' ' Cinema Romantico: Friday's Old Fashioned: City Hall (1996)

Friday, August 31, 2018

Friday's Old Fashioned: City Hall (1996)

“City Hall” is one of those movies that begins with just a title card, no other credits. And while it’s pure speculation, I wonder if this was done to prevent people from immediately detecting the 1996 film’s likely overrding flaw – that is, a grand total of four screenwriters. This movie stinks to high heaven of re-writes. Ken Lipper wasn’t even a screenwriter at all, a former deputy mayor of NYC to Ed Koch, and no doubt responsible for most of the script’s shop talk. But there are also familiar names like Paul Schrader, Bo Goldman, and Nicholas Pileggi, each of whom, I assume, were brought in not simply to iron things out but ornament the stakes. As such, a dramatization of civics gives way to something like a murder mystery with a clumsy romantic subplot. If city politics are often hampered by too many cooks in the kitchen, well, perhaps “City Hall” going haywire is ultimately appropriate.


The film opens with the voiceover of Deputy Mayor Kevin Calhoun (John Cusack), one evincing the feel of a political memoir, the kind where various “important” statements are in all caps or in snazzy colors to underline their “importance” – “no one should come here unless he’s willing to be lucky.” He is top assistant to the top dog, John Pappas (Al Pacino), the best mayor NYC ever had, per Calhoun, but whose tenure is put to the test when a little boy is inadvertently gunned down in a shootout between a cop and a mob lackey. It turns out the cop’s bullet got the kid, and it turns out the mob lackey should have been in the slammer, given probation for dubious reasons, which will inevitably wind their way back to Mayor Pappas to show that no hands are clean.

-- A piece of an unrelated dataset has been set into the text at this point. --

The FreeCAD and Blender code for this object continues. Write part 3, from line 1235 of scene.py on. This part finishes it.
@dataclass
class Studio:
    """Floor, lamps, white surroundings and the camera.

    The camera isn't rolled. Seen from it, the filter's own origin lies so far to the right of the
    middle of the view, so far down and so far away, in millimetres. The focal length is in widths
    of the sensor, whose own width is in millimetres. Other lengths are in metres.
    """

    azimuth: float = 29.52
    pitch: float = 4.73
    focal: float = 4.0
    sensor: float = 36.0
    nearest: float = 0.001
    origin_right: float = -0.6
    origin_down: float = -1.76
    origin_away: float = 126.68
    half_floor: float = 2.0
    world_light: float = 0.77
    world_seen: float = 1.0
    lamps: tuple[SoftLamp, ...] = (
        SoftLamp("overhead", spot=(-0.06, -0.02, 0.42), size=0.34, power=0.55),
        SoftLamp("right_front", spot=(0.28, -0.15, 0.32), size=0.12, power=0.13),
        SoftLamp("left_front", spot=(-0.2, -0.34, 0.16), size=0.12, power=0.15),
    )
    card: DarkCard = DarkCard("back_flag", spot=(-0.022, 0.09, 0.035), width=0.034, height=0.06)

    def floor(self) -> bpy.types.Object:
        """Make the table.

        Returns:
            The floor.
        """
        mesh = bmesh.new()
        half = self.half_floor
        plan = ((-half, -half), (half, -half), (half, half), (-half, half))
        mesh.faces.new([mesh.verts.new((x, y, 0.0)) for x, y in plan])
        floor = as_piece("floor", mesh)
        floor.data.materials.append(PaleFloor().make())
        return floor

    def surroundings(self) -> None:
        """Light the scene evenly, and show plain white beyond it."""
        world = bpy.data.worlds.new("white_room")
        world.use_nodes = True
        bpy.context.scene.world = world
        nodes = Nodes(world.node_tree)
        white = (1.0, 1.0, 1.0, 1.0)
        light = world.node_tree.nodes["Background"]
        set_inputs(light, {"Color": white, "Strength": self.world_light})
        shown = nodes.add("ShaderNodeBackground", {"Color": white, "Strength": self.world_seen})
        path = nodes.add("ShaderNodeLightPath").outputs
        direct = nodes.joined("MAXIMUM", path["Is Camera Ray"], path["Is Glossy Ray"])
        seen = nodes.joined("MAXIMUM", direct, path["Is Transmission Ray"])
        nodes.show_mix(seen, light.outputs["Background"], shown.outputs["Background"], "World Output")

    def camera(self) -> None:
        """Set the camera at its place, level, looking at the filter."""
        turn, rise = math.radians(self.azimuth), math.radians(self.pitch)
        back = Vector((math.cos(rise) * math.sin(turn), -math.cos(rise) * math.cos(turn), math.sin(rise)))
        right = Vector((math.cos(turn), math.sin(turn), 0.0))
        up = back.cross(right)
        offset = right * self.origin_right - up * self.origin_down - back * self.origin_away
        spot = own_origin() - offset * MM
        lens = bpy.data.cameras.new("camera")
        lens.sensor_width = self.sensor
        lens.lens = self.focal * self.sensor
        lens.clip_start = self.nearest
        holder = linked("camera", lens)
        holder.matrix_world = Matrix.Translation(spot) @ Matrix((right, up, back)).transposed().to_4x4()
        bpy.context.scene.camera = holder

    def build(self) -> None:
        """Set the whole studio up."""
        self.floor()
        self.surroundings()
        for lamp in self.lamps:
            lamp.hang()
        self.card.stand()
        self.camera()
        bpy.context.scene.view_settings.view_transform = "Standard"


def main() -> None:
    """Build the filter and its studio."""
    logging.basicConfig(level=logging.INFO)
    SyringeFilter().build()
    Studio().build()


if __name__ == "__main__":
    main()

Marci Klein once remarked that in Alec Baldwin’s role as fictional NBC exec Jack Donaghy on Tina Fey’s masterful sitcom “30 Rock”, everything the actor was came out in the part. And in Pappas, everything Pacino is comes out in the part. If he is hammy in his inflections and mannerisms, he nevertheless projects a palpable sincerity in what he says and how he acts, even though he allows the mask to fall away on occasion so that we see not so much a metaphorical smirk underneath as a weary, resigned grin. When his character, against advice, speaks at the murdered boy’s funeral, Pacino orates to such grandiose but inspiring effect so that even if you shake your head you simultaneously feel him winning you over. But in the ensuing scene, Pacino conveys, simply in his air, the self-knowledge that what he just pulled was a political stunt. It is a deft trick to make you believe both; it is, making a 1996 specific reference, Clinton-esque.

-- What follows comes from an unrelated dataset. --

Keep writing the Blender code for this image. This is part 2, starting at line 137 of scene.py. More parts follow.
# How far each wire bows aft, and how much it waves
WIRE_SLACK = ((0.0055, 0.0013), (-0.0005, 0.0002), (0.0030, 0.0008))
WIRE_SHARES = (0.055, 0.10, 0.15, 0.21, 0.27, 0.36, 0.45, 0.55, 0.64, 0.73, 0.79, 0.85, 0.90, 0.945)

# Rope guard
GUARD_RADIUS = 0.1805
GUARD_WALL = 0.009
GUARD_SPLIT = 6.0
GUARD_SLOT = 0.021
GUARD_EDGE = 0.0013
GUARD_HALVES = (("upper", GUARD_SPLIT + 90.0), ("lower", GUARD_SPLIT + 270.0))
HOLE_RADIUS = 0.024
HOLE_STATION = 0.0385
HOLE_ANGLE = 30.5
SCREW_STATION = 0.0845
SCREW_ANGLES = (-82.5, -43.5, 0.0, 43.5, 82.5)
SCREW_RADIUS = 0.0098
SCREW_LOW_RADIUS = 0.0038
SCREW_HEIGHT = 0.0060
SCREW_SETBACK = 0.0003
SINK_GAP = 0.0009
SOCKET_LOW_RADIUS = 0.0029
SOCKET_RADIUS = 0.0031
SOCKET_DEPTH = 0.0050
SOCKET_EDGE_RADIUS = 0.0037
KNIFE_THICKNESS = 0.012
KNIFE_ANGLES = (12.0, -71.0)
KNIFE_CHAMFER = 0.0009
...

His more menacing edges, meanwhile, while very much present are deliberately smoothed down by Pacino. In a scene with Frank Anselma (Danny Aiello), an old school Brooklyn political boss, where the two men convene in private at the opera, Pappas’s words are respectful yet laced with wicked intent. And for as close as they sit together, notice how infrequently Pacino has Pappas look at Anselma, a bit of physical business underlining his reminding Frank that “You’re only a boss, I’m the Mayor.”

Aiello shines in his own role, caring but cutting, glimpsed best in an early scene with Calhoun at a local diner where the two men and several other so and so’s go back and forth over the dueling prospects of a new subway stop in Brooklyn, which Frank wants, or a new bank exchange in Manhattan, which Calhoun’s bss wants. This sequence feels like a more urban version of John Sayles’s civic masterpiece “Sunshine State”, which might have been “City Hall’s” original intention, to show all the back-patting and ball-busting that goes into making a city go round.

But as if civics weren’t enough, Calhoun is forced into the role of amateur sleuth, trying to ferret out just why the mob lackey was given probation rather than sent away. It suggests noir but has none of the mood, winding up as just a rote quasi-procedural, and that’s to say nothing of Calhoun’s will they/won’t they relationship with Marybeth Cogan (Bridget Fonda), an attorney for the late cop whose bullet killed the kid. Calhoun and Cogan’s scene at a diner in upstate New York when snow impedes their train could have been lifted directly from the Hallmark Channel’s “The Christmas Train.”


“City Hall” wants to make the little boy’s death count but the meaning gets lost amidst the plot machinations, and the plot machinations themselves become not so much convoluted as something of a slog. As such, “City Hall” slowly winds its way to an obvious conclusion, stifling any sense of what might have been agreeable fatalistic tragedy. Alas. Even then, however, moments of beauty emerge, like Anselmo’s denouement, a beautifully shot scene where the shadows cast through the conspicuous blinds of his back room cast him an emblematic fading light. And Pappas’s concluding monologue opposite Calhoun is magnificently delivered by Pacino, acknowledging political reality makes the optimal impossible even as he somehow leaves you still hoping for the best. I have no doubt that John Pappas is President in an alternate universe.